Stephen Downes 05.08.08 at 8:38 pm

I fail to see why you would take this transparently political lobby group seriously.

Matthew K. Tabor 05.08.08 at 9:15 pm

Stephen,

You know me - ye olde mindless tool for the right-wing establishment! Probably the patriarchy, too… and a few others.

The NAS Board of Advisors includes Jacques Barzun; Chester Finn, Jr.; John R. Silber; Shelby Steele; James Q. Wilson, et al. These are fine scholars who I respect a great deal - and whose scholarship history will likely judge the same way.

NAS Executive Director Peter Wood is also an exemplary scholar whose recent works on diversity are must-reads. I was fortunate enough to have a conversation with him when our times at Boston University overlapped - I found him incredibly intelligent, personable and committed to the same basic values in education that I hold.

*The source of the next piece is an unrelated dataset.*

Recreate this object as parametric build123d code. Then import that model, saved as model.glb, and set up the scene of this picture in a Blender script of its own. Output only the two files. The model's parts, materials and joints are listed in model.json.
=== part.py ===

I have found the NAS’ work to be of high quality and of the utmost seriousness - combine that with a fine set of advisors and sharp leadership and I’m sold.

That you fail to see why I take them seriously is indicative of why you might wonder, at times, why I fail to take you seriously.

Wood recently handled you well on an InsideHigherEd.com article titled “Sustainability’s Third Circle,” if I recall right.